# Lets Go! So the track begin...Also thanks



## midlifer (Jan 19, 2008)

Thanks to all who answered timer questions across the fourms. After reading and talking with some of you veterans my trackmate system will be here Friday. Now the track chaos. I have two 4x8 flats I will be building this 4 lane track on. I will be moving the track as two seperate pieces from time to time to school, bars and so on. Question 1. semi permenant mounting. This will travel on it's side. What and how to mount the track to the table and still be able to change things without totally wrecking the tracks themselves. I am trying to learn to add photos of this mayhem. Photo 1- 20x10 man cave Photo 2 man cave struggle between slot cars and band space Photo 3 it will happen in this space. 


Peace
JC


----------



## tjd241 (Jan 25, 2004)

*Nice cave....*

More than adequate. Good luck with the build and post some pics now and then as you go!! nd


----------



## Scafremon (Dec 11, 2006)

In regards to Question #1 (portable track, recommendations for attachment):

I think this track is a good candidate for countersunk holes and #4 screws. 

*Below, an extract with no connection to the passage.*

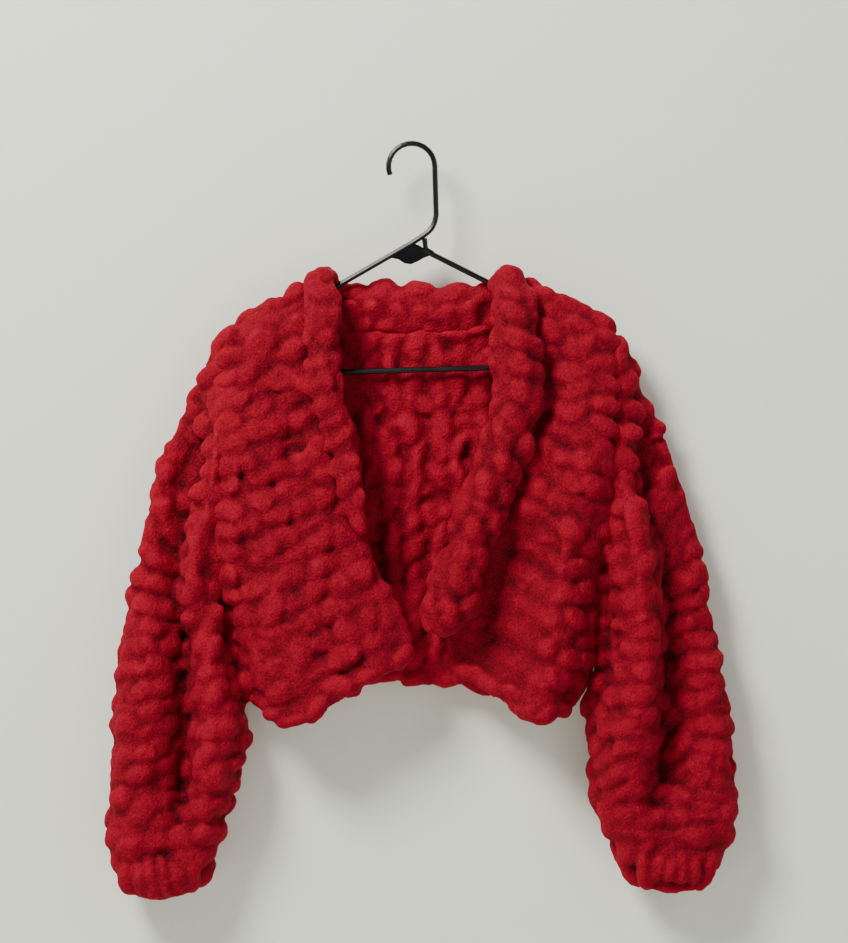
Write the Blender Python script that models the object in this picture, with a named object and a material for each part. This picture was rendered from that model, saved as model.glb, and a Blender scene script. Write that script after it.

In regards to Question #2:

Hey! There was no question #2? How can you have a question #1 without a question #2? Reminds me of a coworker who always starts these numbered "lists" during a conversation, but there is never anything after the number 1.

:thumbsup:

I came up with a Question #2 for you:

Question #2: "Has anyone seen my floor tom?"


----------



## midlifer (Jan 19, 2008)

*Simple 4x16 layout... what comes after 1?*

Thanks for the input, trust me when I say I'm soaking it all in. 1 is the lonliest number, so why bother with anything else. OK simple layout but not so simple to make it all fit together. Thanks to Brian at BRS for working it over a couple of different ways to make it happen. I wanted as symetrical an 8 I could get with long straights. Due to the subprime financial problem funding to purchase more track, cars and controllers could run into a snag (slow cash flow). But I am so going to make it happen. The floor tom was sacrificed for the track and also because when we play out I never take it anymore I have enough junk as it is. If you know anyone selling used artin track,solid beater cars and decent controllers let me know.

Peace
JC


----------



## Mike(^RacerX^) (Mar 15, 2003)

Ahh another guy who plays music and races slots!!!!!I play guitar,maybe we can form a HT Slot band.

Keep us updated on your track build progress.

Mike


----------